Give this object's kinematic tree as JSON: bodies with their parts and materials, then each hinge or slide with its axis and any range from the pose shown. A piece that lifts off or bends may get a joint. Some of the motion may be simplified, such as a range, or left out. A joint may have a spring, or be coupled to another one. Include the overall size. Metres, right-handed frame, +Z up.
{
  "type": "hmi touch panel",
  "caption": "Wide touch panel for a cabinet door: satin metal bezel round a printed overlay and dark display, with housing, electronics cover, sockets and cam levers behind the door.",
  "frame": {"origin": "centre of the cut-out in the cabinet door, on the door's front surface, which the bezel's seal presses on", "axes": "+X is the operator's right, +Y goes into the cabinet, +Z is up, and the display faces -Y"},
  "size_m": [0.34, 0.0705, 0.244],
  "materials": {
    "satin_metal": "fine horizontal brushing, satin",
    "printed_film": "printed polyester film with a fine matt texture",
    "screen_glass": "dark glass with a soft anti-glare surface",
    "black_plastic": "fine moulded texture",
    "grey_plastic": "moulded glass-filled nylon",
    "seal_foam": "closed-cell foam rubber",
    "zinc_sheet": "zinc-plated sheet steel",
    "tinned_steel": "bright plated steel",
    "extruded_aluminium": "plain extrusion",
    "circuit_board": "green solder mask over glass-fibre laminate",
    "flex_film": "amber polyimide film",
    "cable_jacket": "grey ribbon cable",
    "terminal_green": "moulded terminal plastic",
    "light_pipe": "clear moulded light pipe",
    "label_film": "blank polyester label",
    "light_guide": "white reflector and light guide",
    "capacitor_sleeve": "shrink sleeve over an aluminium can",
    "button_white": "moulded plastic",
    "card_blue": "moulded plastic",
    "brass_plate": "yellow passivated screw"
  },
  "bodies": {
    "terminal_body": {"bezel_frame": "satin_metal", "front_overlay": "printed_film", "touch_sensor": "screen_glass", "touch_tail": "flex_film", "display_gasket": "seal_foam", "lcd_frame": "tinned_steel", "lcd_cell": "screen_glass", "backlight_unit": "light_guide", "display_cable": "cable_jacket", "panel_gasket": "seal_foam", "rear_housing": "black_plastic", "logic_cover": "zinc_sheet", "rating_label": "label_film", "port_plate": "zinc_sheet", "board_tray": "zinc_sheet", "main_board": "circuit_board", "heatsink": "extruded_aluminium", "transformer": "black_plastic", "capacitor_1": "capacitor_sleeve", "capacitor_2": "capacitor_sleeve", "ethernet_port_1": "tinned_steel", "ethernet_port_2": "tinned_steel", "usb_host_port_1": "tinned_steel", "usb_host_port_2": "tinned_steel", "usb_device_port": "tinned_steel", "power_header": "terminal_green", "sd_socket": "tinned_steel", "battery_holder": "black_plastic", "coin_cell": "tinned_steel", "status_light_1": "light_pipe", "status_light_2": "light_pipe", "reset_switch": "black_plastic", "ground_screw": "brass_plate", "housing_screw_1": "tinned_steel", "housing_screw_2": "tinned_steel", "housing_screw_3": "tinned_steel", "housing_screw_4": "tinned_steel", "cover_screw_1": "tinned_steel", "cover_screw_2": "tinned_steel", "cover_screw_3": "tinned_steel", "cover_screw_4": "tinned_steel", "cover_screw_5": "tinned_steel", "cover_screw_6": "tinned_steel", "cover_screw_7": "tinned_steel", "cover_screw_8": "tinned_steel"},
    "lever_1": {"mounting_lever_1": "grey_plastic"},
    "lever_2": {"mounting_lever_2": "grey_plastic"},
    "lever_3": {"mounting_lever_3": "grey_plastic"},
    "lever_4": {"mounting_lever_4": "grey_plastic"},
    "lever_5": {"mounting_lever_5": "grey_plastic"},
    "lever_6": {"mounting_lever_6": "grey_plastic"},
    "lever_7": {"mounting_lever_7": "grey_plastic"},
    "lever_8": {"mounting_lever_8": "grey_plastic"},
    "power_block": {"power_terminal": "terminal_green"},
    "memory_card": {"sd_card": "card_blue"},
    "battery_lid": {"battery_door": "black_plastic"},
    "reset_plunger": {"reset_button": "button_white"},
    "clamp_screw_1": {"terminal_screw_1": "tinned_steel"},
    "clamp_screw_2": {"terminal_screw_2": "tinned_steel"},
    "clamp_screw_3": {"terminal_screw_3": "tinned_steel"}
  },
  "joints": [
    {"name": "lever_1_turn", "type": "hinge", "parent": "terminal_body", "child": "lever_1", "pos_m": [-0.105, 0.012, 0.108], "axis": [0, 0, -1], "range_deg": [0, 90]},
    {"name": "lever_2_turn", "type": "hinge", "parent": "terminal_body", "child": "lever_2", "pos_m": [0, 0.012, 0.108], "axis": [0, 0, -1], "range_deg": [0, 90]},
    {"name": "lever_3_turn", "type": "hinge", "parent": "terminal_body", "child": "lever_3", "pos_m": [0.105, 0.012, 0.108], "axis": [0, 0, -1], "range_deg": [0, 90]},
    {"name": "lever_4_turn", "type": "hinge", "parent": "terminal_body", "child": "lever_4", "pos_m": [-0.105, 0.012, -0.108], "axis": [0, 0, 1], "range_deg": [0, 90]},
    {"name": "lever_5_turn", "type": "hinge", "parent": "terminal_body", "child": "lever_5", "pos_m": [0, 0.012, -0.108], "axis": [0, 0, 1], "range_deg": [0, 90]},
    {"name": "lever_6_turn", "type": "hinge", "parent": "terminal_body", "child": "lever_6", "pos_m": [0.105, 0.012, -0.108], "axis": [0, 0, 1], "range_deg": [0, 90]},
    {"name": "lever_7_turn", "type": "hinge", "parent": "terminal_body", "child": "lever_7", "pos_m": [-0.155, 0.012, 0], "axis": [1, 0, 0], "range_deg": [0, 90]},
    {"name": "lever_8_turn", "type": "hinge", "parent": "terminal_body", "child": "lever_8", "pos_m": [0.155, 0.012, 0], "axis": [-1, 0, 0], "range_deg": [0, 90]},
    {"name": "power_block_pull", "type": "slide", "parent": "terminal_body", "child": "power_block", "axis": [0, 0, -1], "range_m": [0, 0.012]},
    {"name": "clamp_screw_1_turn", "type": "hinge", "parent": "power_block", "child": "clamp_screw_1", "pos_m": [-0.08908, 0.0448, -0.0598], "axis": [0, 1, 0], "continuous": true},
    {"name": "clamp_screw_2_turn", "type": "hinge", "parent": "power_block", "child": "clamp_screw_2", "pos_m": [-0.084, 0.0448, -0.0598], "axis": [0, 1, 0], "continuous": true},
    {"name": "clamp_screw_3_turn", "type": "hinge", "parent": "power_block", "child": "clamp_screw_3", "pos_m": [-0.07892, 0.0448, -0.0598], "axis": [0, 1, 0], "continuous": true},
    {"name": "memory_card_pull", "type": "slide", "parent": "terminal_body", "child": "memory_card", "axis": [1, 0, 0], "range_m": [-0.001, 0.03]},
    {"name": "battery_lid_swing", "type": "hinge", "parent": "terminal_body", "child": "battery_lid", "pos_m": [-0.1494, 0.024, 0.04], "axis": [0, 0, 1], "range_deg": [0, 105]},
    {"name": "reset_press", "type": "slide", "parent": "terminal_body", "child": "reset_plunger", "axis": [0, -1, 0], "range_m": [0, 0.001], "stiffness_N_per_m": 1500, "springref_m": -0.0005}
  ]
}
--
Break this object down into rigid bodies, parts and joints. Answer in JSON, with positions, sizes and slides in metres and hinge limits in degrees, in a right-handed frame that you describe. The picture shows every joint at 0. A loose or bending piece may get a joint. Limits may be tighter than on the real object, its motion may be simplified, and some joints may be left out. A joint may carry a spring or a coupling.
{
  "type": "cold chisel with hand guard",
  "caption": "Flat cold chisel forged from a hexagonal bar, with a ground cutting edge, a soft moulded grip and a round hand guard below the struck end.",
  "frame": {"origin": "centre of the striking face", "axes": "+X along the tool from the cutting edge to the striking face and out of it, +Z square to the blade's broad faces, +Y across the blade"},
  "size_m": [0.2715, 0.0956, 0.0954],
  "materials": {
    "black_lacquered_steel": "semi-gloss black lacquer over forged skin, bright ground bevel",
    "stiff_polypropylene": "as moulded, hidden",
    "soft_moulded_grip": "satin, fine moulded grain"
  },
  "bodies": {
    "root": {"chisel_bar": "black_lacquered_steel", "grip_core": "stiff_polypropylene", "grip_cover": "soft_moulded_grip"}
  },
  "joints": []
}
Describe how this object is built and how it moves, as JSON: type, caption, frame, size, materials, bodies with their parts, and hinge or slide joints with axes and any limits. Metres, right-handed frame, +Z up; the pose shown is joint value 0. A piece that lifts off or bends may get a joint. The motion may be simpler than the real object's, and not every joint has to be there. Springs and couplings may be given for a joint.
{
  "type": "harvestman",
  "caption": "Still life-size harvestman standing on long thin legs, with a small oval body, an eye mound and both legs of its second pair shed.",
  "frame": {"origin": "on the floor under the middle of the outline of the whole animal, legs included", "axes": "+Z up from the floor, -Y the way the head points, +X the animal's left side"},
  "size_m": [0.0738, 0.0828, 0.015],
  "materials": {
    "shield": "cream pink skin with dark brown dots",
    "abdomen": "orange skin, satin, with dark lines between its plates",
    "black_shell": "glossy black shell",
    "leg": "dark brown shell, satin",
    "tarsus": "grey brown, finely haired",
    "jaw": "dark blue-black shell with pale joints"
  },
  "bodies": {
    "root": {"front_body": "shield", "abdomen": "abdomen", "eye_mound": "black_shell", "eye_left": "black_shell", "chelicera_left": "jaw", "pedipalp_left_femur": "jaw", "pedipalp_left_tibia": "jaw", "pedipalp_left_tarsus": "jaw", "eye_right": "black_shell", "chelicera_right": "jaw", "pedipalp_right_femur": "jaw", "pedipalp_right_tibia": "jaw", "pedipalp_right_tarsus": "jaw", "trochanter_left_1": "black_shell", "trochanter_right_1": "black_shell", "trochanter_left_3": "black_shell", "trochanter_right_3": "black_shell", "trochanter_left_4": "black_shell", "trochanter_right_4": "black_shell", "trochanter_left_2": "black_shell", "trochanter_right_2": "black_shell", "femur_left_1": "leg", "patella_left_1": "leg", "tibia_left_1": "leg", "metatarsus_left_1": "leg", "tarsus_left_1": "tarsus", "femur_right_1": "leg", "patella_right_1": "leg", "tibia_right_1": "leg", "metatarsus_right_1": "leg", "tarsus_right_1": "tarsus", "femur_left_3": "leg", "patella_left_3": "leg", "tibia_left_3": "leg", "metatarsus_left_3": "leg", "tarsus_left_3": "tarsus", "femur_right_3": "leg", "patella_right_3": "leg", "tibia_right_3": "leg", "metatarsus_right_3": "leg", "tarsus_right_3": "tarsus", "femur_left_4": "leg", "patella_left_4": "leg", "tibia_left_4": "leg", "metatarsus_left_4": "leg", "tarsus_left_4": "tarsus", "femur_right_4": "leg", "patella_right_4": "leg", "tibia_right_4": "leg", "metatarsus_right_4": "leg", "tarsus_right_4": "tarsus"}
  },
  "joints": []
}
--
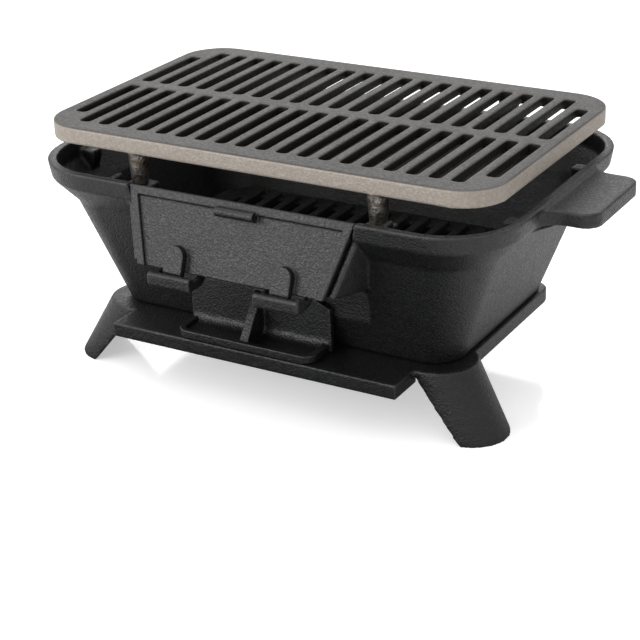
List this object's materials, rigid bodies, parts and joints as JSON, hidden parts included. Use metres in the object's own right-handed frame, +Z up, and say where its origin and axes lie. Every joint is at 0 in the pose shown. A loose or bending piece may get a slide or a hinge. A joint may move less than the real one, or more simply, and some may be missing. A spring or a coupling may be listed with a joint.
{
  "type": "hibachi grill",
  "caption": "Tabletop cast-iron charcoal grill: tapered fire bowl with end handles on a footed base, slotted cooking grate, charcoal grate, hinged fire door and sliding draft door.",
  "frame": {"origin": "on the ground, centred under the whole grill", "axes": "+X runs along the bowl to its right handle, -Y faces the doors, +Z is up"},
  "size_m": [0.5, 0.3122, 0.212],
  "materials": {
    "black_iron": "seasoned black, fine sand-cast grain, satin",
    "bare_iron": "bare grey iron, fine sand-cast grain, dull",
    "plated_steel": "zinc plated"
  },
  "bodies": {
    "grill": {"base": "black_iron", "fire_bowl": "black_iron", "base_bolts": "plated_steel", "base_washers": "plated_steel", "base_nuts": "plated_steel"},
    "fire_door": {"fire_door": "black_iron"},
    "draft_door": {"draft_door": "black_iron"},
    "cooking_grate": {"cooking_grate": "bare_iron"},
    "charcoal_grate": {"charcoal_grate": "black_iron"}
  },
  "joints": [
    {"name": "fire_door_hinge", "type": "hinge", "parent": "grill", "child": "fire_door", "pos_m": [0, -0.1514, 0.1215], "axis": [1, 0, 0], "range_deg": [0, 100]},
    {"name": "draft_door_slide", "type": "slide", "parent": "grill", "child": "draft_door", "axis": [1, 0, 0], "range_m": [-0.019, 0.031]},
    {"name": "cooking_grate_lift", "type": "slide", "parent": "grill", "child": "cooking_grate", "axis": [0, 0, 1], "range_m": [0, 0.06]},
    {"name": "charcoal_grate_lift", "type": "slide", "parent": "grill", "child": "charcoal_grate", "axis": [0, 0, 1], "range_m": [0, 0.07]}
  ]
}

__WHAT TO DO__: Return every line above that contains the word "their".

__RESULT BELOW__:
Give this object's kinematic tree as JSON: bodies with their parts and materials, then each hinge or slide with its axis and any range from the pose shown. A piece that lifts off or bends may get a joint. Some of the motion may be simplified, such as a range, or left out. A joint may have a spring, or be coupled to another one. Include the overall size. Metres, right-handed frame, +Z up.
Describe how this object is built and how it moves, as JSON: type, caption, frame, size, materials, bodies with their parts, and hinge or slide joints with axes and any limits. Metres, right-handed frame, +Z up; the pose shown is joint value 0. A piece that lifts off or bends may get a joint. The motion may be simpler than the real object's, and not every joint has to be there. Springs and couplings may be given for a joint.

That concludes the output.